• _TASK OBJECTIVE_
Set down, word for word, the stretch of lines from the one containing "Write the build123d" to the end of the records below.

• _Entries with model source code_
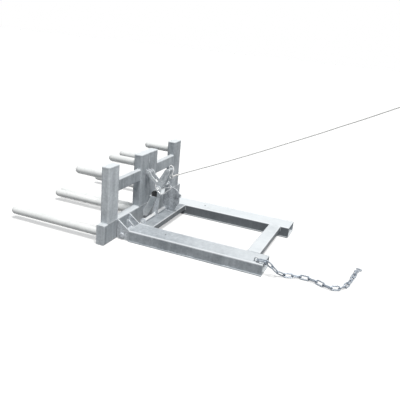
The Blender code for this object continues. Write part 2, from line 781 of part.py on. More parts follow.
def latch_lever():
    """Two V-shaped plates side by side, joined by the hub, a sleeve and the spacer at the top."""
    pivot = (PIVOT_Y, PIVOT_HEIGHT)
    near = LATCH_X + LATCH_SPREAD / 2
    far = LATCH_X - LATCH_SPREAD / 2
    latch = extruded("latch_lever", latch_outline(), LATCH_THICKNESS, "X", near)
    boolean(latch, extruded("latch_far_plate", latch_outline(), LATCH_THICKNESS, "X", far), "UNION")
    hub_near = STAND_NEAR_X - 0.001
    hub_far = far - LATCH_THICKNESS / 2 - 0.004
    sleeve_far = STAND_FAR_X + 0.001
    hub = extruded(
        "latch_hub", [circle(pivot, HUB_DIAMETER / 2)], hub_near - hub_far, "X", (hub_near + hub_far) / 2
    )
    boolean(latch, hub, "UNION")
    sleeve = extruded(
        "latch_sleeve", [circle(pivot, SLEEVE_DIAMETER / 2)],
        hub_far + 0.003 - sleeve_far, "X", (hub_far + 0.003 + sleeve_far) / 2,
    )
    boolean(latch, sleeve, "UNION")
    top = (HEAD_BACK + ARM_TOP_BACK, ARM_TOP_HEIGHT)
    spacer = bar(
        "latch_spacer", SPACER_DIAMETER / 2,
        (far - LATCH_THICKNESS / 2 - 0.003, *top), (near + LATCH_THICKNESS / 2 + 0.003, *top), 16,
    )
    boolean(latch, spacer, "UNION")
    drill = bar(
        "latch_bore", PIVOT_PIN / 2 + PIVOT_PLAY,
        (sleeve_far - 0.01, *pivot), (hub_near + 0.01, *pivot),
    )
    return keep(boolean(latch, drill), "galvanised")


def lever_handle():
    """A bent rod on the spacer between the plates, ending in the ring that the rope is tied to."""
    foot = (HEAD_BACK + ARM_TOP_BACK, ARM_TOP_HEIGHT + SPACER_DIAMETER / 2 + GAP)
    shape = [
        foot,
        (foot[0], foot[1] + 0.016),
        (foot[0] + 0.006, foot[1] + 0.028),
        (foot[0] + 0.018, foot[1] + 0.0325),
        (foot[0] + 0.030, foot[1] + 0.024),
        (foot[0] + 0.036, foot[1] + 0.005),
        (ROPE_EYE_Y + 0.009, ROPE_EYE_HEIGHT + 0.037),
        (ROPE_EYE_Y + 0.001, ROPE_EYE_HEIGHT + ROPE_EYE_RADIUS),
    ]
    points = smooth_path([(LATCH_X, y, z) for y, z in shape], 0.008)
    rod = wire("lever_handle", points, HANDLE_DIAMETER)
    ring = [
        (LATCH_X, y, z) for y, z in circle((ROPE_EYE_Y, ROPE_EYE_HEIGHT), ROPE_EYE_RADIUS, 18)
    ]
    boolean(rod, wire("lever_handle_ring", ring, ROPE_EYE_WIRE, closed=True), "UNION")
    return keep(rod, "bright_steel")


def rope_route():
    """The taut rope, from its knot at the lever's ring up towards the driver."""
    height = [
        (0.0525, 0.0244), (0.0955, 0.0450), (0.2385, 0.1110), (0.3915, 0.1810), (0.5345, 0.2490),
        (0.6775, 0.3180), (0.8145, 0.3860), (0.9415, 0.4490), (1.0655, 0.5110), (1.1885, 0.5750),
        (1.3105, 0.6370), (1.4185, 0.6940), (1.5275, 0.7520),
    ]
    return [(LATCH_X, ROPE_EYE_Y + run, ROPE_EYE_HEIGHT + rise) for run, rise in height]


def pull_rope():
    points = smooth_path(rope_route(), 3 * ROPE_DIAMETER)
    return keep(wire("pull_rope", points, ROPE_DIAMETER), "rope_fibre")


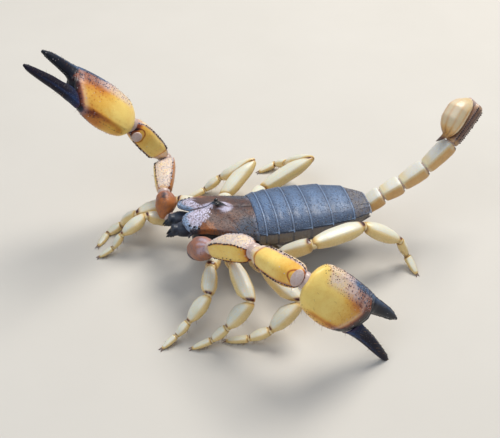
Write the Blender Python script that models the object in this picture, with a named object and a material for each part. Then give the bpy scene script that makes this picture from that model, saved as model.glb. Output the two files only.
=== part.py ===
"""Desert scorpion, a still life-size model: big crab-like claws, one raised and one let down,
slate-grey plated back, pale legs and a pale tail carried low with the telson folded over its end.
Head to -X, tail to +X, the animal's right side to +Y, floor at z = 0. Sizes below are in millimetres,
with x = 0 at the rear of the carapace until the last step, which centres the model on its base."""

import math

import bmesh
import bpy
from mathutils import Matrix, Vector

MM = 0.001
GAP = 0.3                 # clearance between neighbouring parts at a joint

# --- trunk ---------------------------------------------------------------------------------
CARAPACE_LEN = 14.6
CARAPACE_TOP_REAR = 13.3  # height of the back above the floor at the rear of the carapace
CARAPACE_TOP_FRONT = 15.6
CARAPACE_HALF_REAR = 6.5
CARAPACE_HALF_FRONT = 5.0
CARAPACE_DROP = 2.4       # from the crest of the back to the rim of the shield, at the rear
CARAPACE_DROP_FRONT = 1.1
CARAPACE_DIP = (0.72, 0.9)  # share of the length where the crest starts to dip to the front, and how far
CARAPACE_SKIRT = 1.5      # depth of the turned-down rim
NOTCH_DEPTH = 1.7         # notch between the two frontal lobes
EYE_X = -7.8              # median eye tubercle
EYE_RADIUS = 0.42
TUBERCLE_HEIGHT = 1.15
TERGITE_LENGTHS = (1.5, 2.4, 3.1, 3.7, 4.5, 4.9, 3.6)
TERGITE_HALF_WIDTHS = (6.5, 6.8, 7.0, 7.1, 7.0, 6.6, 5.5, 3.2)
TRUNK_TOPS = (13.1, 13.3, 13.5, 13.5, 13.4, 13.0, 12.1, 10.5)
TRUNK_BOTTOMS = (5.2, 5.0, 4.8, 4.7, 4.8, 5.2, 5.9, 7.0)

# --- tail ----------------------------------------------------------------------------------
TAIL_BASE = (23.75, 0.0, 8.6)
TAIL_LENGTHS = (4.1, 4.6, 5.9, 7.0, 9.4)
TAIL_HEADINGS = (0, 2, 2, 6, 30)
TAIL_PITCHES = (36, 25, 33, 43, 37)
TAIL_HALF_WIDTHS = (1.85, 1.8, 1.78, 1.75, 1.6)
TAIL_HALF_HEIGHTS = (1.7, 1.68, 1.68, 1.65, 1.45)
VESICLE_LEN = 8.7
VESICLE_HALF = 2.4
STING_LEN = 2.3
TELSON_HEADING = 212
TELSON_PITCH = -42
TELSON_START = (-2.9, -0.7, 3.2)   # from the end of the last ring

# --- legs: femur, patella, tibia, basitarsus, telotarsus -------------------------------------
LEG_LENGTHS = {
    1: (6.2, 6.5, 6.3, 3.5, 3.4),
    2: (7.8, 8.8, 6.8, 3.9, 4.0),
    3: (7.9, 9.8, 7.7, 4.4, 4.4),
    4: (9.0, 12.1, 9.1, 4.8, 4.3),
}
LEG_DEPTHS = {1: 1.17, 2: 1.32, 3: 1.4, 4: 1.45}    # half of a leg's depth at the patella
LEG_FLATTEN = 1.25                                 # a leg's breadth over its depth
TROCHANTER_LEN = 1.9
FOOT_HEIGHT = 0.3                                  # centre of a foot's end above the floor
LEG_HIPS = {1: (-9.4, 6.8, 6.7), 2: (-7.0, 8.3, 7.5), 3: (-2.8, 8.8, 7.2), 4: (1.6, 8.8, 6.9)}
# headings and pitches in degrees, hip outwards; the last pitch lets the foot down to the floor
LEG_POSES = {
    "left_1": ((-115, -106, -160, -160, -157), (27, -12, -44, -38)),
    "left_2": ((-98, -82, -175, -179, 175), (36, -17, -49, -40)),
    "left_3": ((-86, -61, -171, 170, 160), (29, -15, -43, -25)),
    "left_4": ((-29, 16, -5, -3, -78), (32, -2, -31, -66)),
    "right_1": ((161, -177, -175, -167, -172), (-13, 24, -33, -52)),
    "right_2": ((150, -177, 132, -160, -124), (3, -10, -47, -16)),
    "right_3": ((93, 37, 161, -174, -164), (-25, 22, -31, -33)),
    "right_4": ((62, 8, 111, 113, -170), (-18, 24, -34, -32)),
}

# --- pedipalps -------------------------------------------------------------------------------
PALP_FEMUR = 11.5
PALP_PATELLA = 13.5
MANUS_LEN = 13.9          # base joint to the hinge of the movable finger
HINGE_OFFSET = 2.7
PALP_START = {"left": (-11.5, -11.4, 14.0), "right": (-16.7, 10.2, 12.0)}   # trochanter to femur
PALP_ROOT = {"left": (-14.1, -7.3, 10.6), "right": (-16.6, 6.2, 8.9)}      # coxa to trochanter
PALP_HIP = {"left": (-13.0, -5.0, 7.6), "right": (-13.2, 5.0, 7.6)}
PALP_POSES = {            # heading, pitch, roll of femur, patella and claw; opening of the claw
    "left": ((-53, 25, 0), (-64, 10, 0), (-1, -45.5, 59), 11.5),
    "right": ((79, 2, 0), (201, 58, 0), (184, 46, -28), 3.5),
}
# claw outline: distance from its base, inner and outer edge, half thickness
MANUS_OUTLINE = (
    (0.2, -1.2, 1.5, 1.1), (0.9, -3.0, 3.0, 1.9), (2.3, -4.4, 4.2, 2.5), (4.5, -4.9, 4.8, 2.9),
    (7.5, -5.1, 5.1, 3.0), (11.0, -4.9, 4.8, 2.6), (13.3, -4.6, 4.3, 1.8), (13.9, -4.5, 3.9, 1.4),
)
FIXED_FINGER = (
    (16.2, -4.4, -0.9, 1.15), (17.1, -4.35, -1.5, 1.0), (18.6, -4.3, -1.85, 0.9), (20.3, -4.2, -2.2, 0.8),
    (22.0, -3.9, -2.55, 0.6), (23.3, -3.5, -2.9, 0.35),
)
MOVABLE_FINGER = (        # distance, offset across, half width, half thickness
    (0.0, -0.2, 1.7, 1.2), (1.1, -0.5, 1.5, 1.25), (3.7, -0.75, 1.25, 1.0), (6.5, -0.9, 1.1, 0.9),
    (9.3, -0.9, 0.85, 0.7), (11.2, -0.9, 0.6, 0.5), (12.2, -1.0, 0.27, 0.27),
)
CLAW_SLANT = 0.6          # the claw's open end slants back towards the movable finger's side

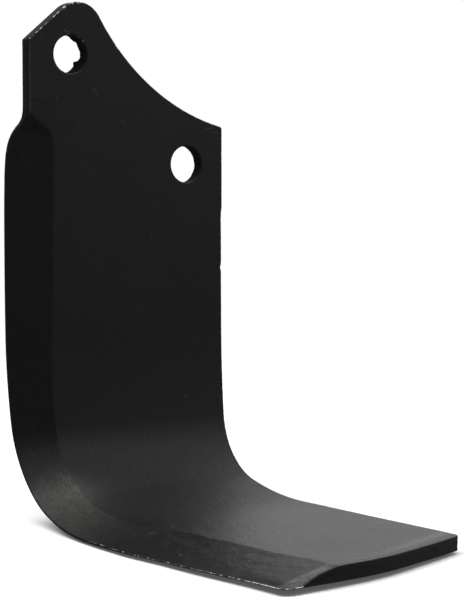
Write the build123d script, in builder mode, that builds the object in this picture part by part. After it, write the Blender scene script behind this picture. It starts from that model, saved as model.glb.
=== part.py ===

• _ANSWER FOR THIS EXERCISE_
Write the build123d script, in builder mode, that builds the object in this picture part by part. After it, write the Blender scene script behind this picture. It starts from that model, saved as model.glb.
=== part.py ===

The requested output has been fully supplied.